Most of the Directives contain a standard provision which states that Member States have to bring into force the administrative provisions necessary to comply with the Directives. These administrative provisions have been incorporated in the Whc, which is enforceable by the ACM (and in some rare cases by the SAFM).
The ACM has a wide range of instruments at its disposal in case it is of the opinion that an infringement or intra-Community infringement has been committed:
• Administrative fine up to € 900.000 or, if this is more, 1% of the trader’s annual turnover or, in case the infringement pertains to an unfair commercial practice, up to 10% of the trader’s annual turnover; ,-) (art. 2.9 under b and 15 Whc);
• Binding instructions (art. 2.8 Whc);
• Burden under penalty per breach or per unit of time until the breach is remedied up (art. 2.9 under a Whc);
• A public warning (art. 2.23 Whc).
What are the contractual consequences of an administrative order or a judgment on an individual transaction under the Directives?
•Book 6 Dutch Civil Code foresees in a number of possibilities for the entitled party on which the judge can decide to end a contract.
• Art. 6:193j paragraph 3 BW: An agreement which has been entered into under the influence of an unfair commercial practice is voidable.
• Art. 6:228 BW: An agreement which has been entered into under the influence of a mistake with regard to the facts or legal rights and which would not have been concluded by the mistaken party if he/she had had a correct view of the situation, is voidable.
• Art. 6:258 BW: Upon a right of action of one of the parties to an agreement, the court may change the legal effects of that agreement or it may dissolve this agreement in full or in part if there are unforeseen circumstances.
• Article 6:262 BW: Mutual right to withhold performance until the other party performs his/her due and demandable obligation.
• Art. 6:265 BW: Rescission of a mutual agreement for a breach of contract.
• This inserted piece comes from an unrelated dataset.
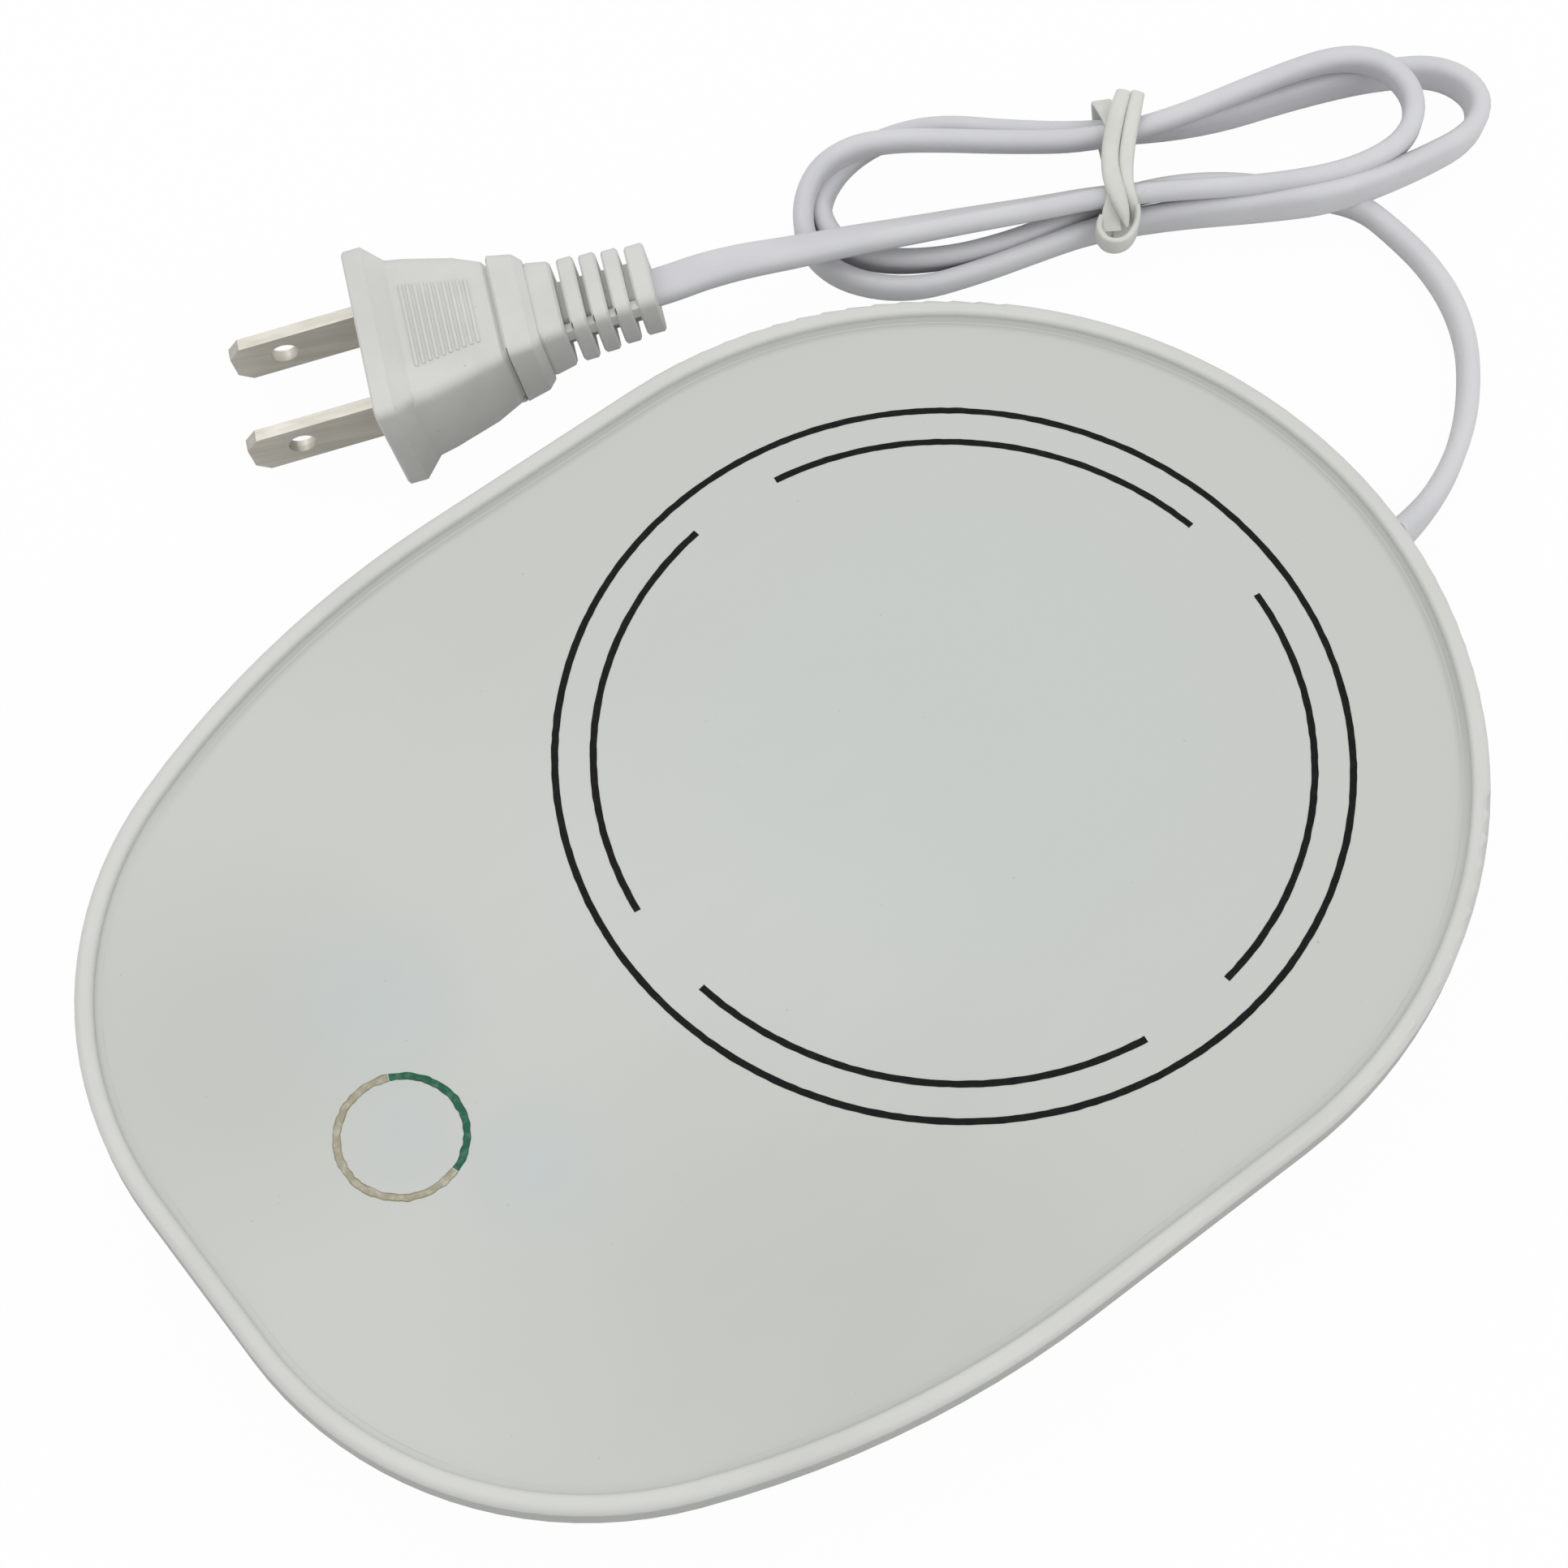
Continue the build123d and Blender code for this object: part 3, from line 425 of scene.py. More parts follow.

Based on Art. 6:267 BW, rescission of a mutual agreement is only possible by a party who is entitled to rescind the agreement, either by written notification or by a judgement of the court.
Every consumer is free to file a complaint with ConsuWijzer or ACM.
Book 3 Dutch Civil Code foresees in a number of general possibilities to declare a judicial act null or voidable.
• Art. 3:40 BW: A juridical act that, by its content or necessary implications, violates public morality or public order, is null and void.
• Art. 3:44 BW: A juridical act is voidable when it has been performed under the influence of threat, fraud or abuse of circumstances.
Can authorities order the trader to compensate consumers who have suffered harm as a result of the infringement?
Dutch courts may order:
• damages resulting from unlawful acts (art. 6:162 BW);
• damages due to breach of contract (article 6:74 BW);
• general rules on compensation and damages are stated in art. 6:95 and 6:96 BW.
Can the administrative authorities or the courts require the publication of their decisions?
• Yes, as a general rule all court judgements in the Netherlands are public (Art. 121 Constitution of the Kingdom of the Netherlands). Hence, the courts are - notwithstanding certain exceptions - required to publicise their decisions.
• The ACM publishes its decisions regarding sanctions, however, it does not publish the underlying reports.
IV. OTHER TYPES OF ENFORCEMENT
Are there any self-regulatory enforcement systems in your jurisdiction that deal with aspects of the Directives?
In relation to advertising:
• The Dutch Advertising Code Authority (in Dutch: "Stichting Reclame Code") (hereinafter: "SRC") is a body that deals with the self-regulating system of advertising.
• The advertising industry formulates the rules with which advertising - with a nexus to consumers - must comply. These rules are codified in the Dutch Advertising Code (in Dutch: "de Nederlandse Reclame Code") (hereinafter: "NRC").
• Complaints about advertisements may be submitted by consumers to the Advertising Code Committee (in Dutch: "Reclame Code Commissie") (hereinafter: "RCC"). The RCC assesses whether the advertisement complies with the rules laid down in the Dutch Advertising Code. Any decision of the RCC is open to appeal before the appeals Tribunal (in Dutch: "College van Beroep).
• Examples of decisions by the RCC and College van Beroep can be found on the following website:
In relation to unfair commercial practices:
• The SRC is also authorised to act against unfair commercial practices, as it has been appointed as an organisation with a legitimate interest based on Section 6 of the Whc and Section 1 of the Decree appointing organisations with a legitimate interest (in Dutch: "Besluit Aanwijzing instanties met een rechtmatig belang").
• As a general rule, the SRC is not allowed to impose penalties. Fines may only be imposed when companies give their permission through an agreement.
Are there any out-of-court dispute settlement bodies available that deal with aspects of the Directives (e.g. mediation, conciliation or arbitration schemes ombudsmen)?
• Merely on a general level, no specific regulations. Dutch citizens can file their complaints regarding any Dutch governmental authority to the National Ombudsman. Furthermore, citizens can also complain about private institutions exercising a public function. The decisions of the Ombudsman are not binding, but they are public.
The Dutch Consumers' Association:
The Dutch Foundation for Consumer Complaints Committees:
• The Foundation for Consumer Complaints Committees (in Dutch: "Stichting Geschillencommissie voor Consumentenzaken) (hereinafter: "SGC") is an independent institution which ensures that disputes between consumers and traders are be resolved quickly, easily and at reasonable costs. It is the largest recognised ADR institutions within the meaning of the ADR Directive (Dir. 2013/11) in The Netherlands.